Hague convention on child abduction: India must not sign this flawed arrangement

Updated on Oct 20, 2017 01:51 PM IST

Factoring the ‘best interest of the child’ and safety of the mother in a foreign land in an abusive relationship, India must not sign the Hague Convention on International Child Abduction

The child should have access to both parents, but not at the expense of the safety of the mother who is forced to leave(Getty Images/iStockphoto)
The child should have access to both parents, but not at the expense of the safety of the mother who is forced to leave(Getty Images/iStockphoto)
ByIndira Jaising

The phenomena of NRI marriages brought with it the inevitable problems of ‘limping marriages’, where a person is considered married in one country and divorced in another.
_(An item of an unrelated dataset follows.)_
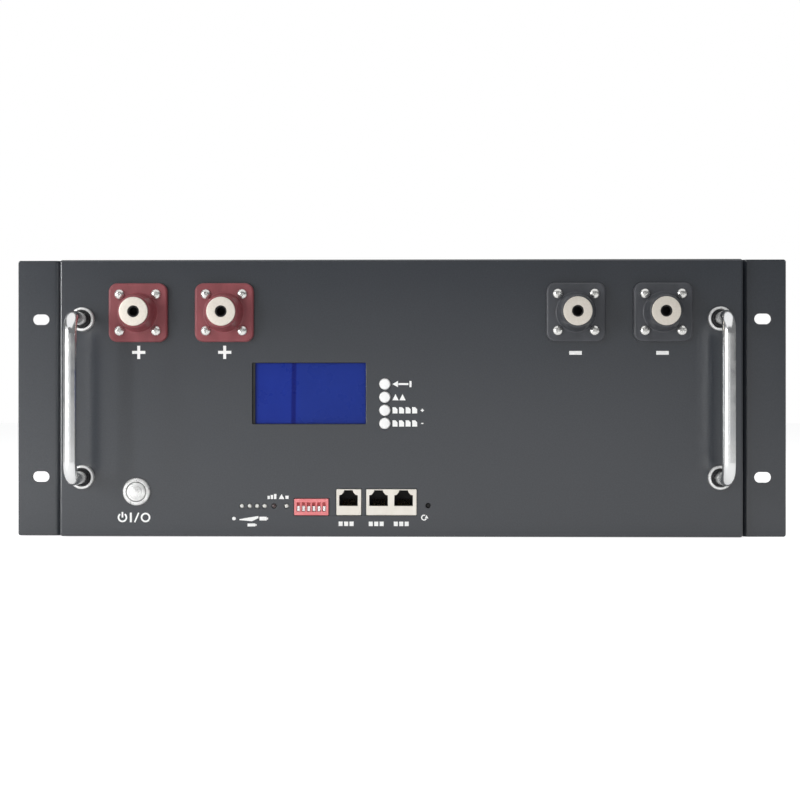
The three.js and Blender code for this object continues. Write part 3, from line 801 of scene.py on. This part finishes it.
def ferrule(side_name, level):
    """A polished cup with a rounded collar in it, close round the bar; the collar's near-black colour
    is painted shade of the cup's deep recess.
    """
    name = f"ferrule_{side_name}_{level}"
    centre = middle(name)
    bore, collar, rim_in, rim_out = 4.25, 5.4, 5.8, 7.7
    back, front = -0.05, -3.5
    cup = [(rim_in - 0.1, back), (rim_in - 0.1, -1.3), (rim_in, -1.5), (rim_in, -2.9),
           (rim_in + 0.12, -3.25), (rim_in + 0.45, front), (rim_out - 0.8, front),
           (rim_out - 0.3, -3.3), (rim_out, -2.8), (rim_out, back)]
    turned_piece(f"cup_{side_name}_{level}", cup, centre, STEEL, 72, replaces=[name])
    ring = [(bore, back)]
    ring += arc((bore + collar) / 2, -4.2, (collar - bore) / 2, 180, 180, 8)
    ring += [(collar, -1.2), (rim_in - 0.15, -1.1), (rim_in - 0.15, back)]
    # The collar is coloured near-black as painted shade of the recess round the bar.
    turned_piece(f"collar_{side_name}_{level}", ring, centre, BLACK_SCREW_AND_SHADE, 72, replaces=[name])


# --- Power terminals ---

FLANGE_THICKNESS = 4.8 * MM
SHANK_RADIUS = 7.0 * MM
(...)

When faced with domestic violence, a woman will pick up her children and go back to her home country where she has family to support her. The husband in the meantime gets an ex-party decree of divorce and the custody of the children. This makes the mother an ‘abductor’ of her own children in the eyes of a foreign court. . But is she an abductor under the Indian law? Not yet, but if India’s proposed move to sign the Hague Convention goes through she will not only become a child abductor but will also be denied the protection of the Indian courts which she now has.

The signing of the Hague Convention on International Child Abduction will enable the government to force children away from their mothers and immediate family, and be sent to a foreign country without considering whether this is in the ‘best interest of the child’. This thoughtless move flies in the face of the professed policy of the Indian government to empower women. Today they at least have the protection of Indian courts, but if the Hague Convention becomes law, they will lose that protection.

Many mothers, who flee to India with their children, often are either abandoned or face domestic violence. The convention shows no recognition of the role domestic violence plays in compelling a mother to go back to her country of origin. If India adheres to the provisions of the convention, the woman, just to be with her children, will be forced to go back to a violent relationship.

Japan did not sign the convention till 2013. The decision to sign the convention with reservations required developments in their domestic laws. The courts in Japan are obliged to consider whether the abuse towards the parents who ‘abduct’ their children could psychologically harm them upon returning to the marriage. Japan has shown awareness of domestic violence while signing the convention through the Act on Implementation of Convention on the Civil Aspects of International Child Abduction.

In a battle for custody of minor children, the courts in India look at what is in the ‘best interest of the child’. In a transnational marriage, the courts will not only look at the fact that a foreign court has given custody to the father but also whether it is in the interest of the child to go back to the father when the mother is in India. The inevitable argument of the father is that he has a higher standard of living; that the child will have a better life. Some get carried away by such arguments but the courts look at all other factors, including the fact that the mother is unable to return because of the violence she faces and the fact that the child has a settled life in India. This is a healthy approach which does not confuse economic comforts alone with well-being.

The argument in favour of signing the convention has been that it will benefit mothers as well when fathers abduct children. However this disguises the fact that most times it is mothers who take their children out of a foreign country when faced with domestic violence.

The law commission found that 68% of the time the parent taking the child was the woman, out of which 85% were the prime caregivers. The numbers are too large to ignore. We cannot ignore women who have faced any harassment at the hands of their partners and expect them to go back to live with them or leave their children in such an environment. After all, the focus of any custody law should be the ‘best interest of the children’, which would hardly be fulfilled if the child is separated from the primary caregiver.

There is growing international pressure to sign the document from some countries like the US. Ironically, the US is one of the countries that refused to sign the United Nations Convention on the Rights of the Child, as it did not meet its country-specific settings. While that may be true, something similar should be acceptable for India.

No doubt there are cases where the parent residing in the foreign country has legitimate custody claims. However, by signing the Hague Convention, we will be compelled to recognise a foreign judgment regardless of the justness of the decision on custody under Indian law, or whether it was delivered ex-parte. Today an Indian court will not send a child back to a foreign land unless it is in the interest of the child.

In 2016, the ministry of women and child development took the decision to not sign giving reasons such as the practical reality of child-custody claims by the NRI parent against the Indian-resident parent. The reason for a possible change in stand is not yet known to the public. It could possibly be the lobbying by rich NRI husbands, which has ultimately succeeded.

This is not an arrangement that India should agree to keeping in mind the practical realities, such as the prejudice in foreign courts, and plight of mothers returning to India with their children. The child should have access to both parents, but not at the expense of the safety of the mother who is forced to leave. Efforts must be made to negotiate with the foreign government on a case-to-case basis, and not simply label a parent as a child ‘abductor’. This is possible only if both the parties want the ‘best interest of the child’ and not the mere physical location.